In the wake of a horrendous mass-shooting, emotions are always high. Few people can even imagine the senseless killing of little children. What is absolutely predictable is the reaction, most predictably from mass media. Same accusations, same bogus solutions, same demand to eliminate guns, as if that was possible. To grasp how predictable the reaction is, you only have to note that Senator Dianne Feinstein (D-CA) has hauled her bill out of a drawer where it has been for a year or so, waiting to introduce after the next mass-shooting.

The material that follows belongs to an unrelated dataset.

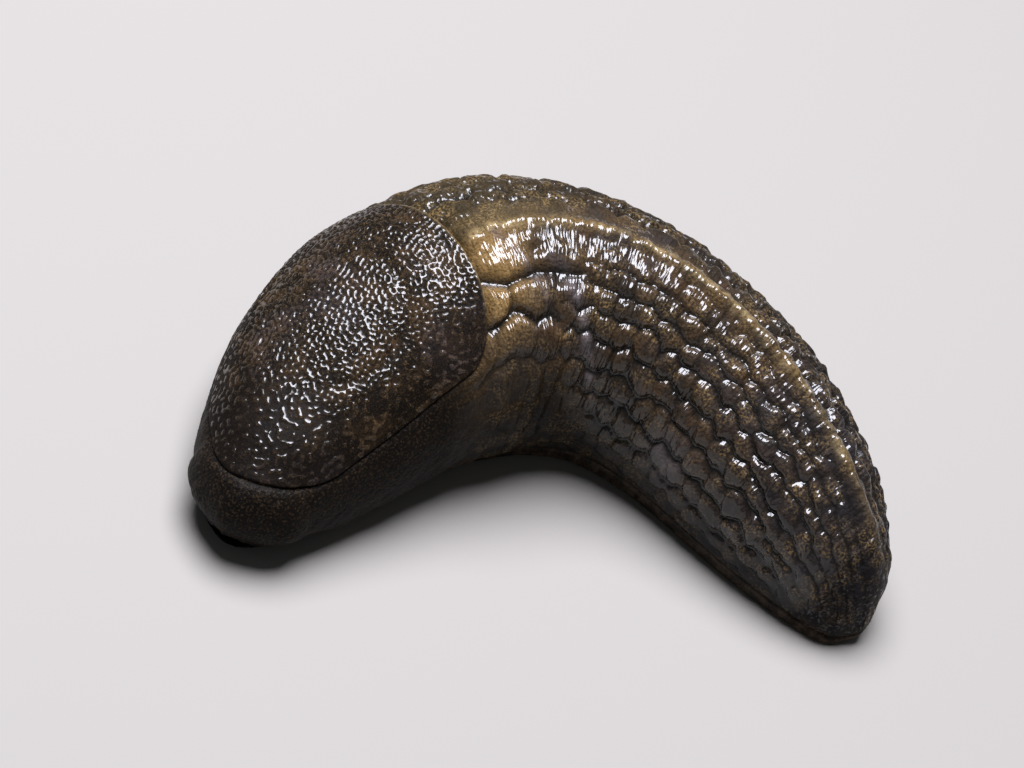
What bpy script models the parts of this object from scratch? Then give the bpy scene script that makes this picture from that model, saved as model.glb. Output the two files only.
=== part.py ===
"""A keeled slug at life size, drawn together into a C and resting on its sole.

The body follows a curved line on the floor from head to tail. Its cross-section is given by
half widths and heights at stations along that line, and every part is a length or a layer of
that one body: neck, mantle, trunk, tail and foot, with the head tucked under the neck.

The frame is in metres, +Z up, floor at z = 0, origin under the middle of the body's box.
The head is towards -X, the tail towards +X, and the slug's right side is the outside of the
bend, towards +Y. "u" runs from 0 at the front to 1 at the tail tip. "q" runs down each side,
from 0 on the crest to 1 at the widest level and 2 at the floor. "side" is 1 on the right
and -1 on the left.
"""
import math
import random

import bmesh
import bpy
from mathutils import Matrix, Vector

MM = 0.001

# Body line: length, direction at the front, and the turn that bends it into a C
BODY_LENGTH = 32 * MM
FRONT_HEADING = 60
BODY_TURN = 107
TURN_FROM, TURN_TO = 0.12, 0.82
LINE_START_X, LINE_START_Y = -11.51 * MM, -7.28 * MM

# Cross-section at stations along the body
STATION = (0, 0.02, 0.06, 0.12, 0.20, 0.30, 0.40, 0.50, 0.60, 0.70, 0.80, 0.88, 0.94, 0.98, 1)
HALF_WIDTH_MM = (0, 1.45, 2.4, 3.25, 4.15, 4.65, 4.8, 4.35, 3.7, 3.45, 3.15, 2.65, 2.0, 1.25, 0)
HEIGHT_MM = (2.6, 3.3, 4.1, 5.0, 6.3, 7.8, 8.9, 9.0, 8.7, 7.9, 6.9, 5.8, 4.5, 3.0, 1.6)
LEAN_STATION = (0, 0.20, 0.60, 0.80, 1)
LEAN_DEGREES = (0, -1, 0, 4, 5)
WIDEST_LEVEL = 0.4
FOOT_SHARE = 0.74
BACK_SQUARE_OUT, BACK_SQUARE_UP = 0.92, 0.95
FLANK_CURVE = 2.2

# Cuts between the nodes
GAP = 0.3 * MM
NECK_TIP, NECK_END = 0.006, 0.16
FRONT_END = 0.36
CELL_LENGTH = 1.9 * MM
CELL_STEP = CELL_LENGTH / 2 / BODY_LENGTH
CELLS_PER_LENGTH = 4
TAIL_STEPS = 5
FOOT_CUTS = (0.165, 0.45, 0.72, 0.985)
BODY_TIP = 0.997

# Tubercles in rows along the back and flanks
ROW_WIDTH = 1.25 * MM
ROW_WIDTH_TAIL = 0.85 * MM
ROWS = 9
ROW_DRIFT = 1.5
CELL_ZIGZAG = 0.14
CELL_JITTER = 0.06
GROOVE_DEPTH = 0.16 * MM
TUBERCLE_RISE = 0.22 * MM
TUBERCLE_CROWN = 0.07 * MM
TUBERCLE_SLOPE = 0.17
KEEL_HALF_WIDTH = 0.5 * MM
KEEL_RISE = 0.4 * MM
KEEL_END, KEEL_FADE = 1.02, 0.08
TUBERCLES_END = 0.97
ROWS_CONVERGE = 0.90
ROW_CUT_OFF = 0.3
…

There are no easy answers, and coming up with easy answers when emotions are high is a real mistake. Most predictable are attacks on the National Rifle Association, and cries to ban “assault weapons.” There is no such thing as an assault weapon—the term merely describes a weapon used in an assault—could be a baseball bat or a kitchen knife. What liberals mean is a scary-looking gun. The congressional efforts to define an “assault weapon” when they try to make a law, devolve into humor.

Many Americans, including some who live in cities, hunt. Many depend on fall hunting to fill the freezer to get them through the winter. Britain, in several stages, finally banned guns completely, forcing citizens to turn them in. The result has been a 89% increase in gun violence.

We need to address those who are mentally disturbed, but we don’t really know how. Many of those who need help refuse it. Psychiatrists can’t always help those who need it. The ACLU has influenced many of our laws that make it most difficult to restrain or confine those who are most dangerous.

Some hailed the president’s speech in Newtown, and the greatest speech since the Gettysburg Address, others were not so kind. He said:

We can’t tolerate this anymore. These tragedies must end. And to end them, we must change. We will be told that the causes of such violence are complex, and that is true. No single law—no set of laws can eliminate evil from the world, or prevent every senseless act of violence in our society.

But that can’t be an excuse for inaction. Surely, we can do better than this. If there is even one step we can take to save another child, or another parent, or another town, from the grief that has visited Tucson, and Aurora, and Oak Creek, and Newtown, and communities from Columbine to Blacksburg before that—then surely we have an obligation to try.

In the coming weeks, I will use whatever power this office holds to engage my fellow citizens—from law enforcement to mental health professionals to parents and educators—in an effort aimed at preventing more tragedies like this. Because what choice do we have? We can’t accept events like this as routine. Are we really prepared to say that we’re powerless in the face of such carnage, that the politics are too hard? Are we prepared to say that such violence visited on our children year after year after year is somehow the price of our freedom?

And over at Reason, Jacob Sullum responded

Finally, a president who has the guts to come out against the murder of children. Not only that, but he is prepared to confront those who, for murky but clearly frivolous reasons, tolerate violence, oppose tragedy prevention, and shrink from saving innocent lives. Because “politics” cannot be allowed to obstruct the solutions that every decent, right-thinking person favors.

Such as? Well, the president did not say. Neither did New York Mayor Michael Bloomberg on Friday, when he scolded Obama for not taking a firmer stand against the wanton slaughter of elementary school students. “We’re going to have to come together and take meaningful action to prevent more tragedies like this,” the president had said, “regardless of the politics.” Bloomberg was unimpressed.

Sullum also pointed out that President Obama provided a window onto the magical thinking of people who think such appalling crimes could be prevented if only we had the courage to pass the right law.

Should we than do nothing? We should wait until passion has passed and common sense returned, before we leap into new legislation. Our legislators don’t do very well at making law, as much evidence shows,  and evil, as Mr. Sullum says, cannot be legislated out of the world by acts of Congress.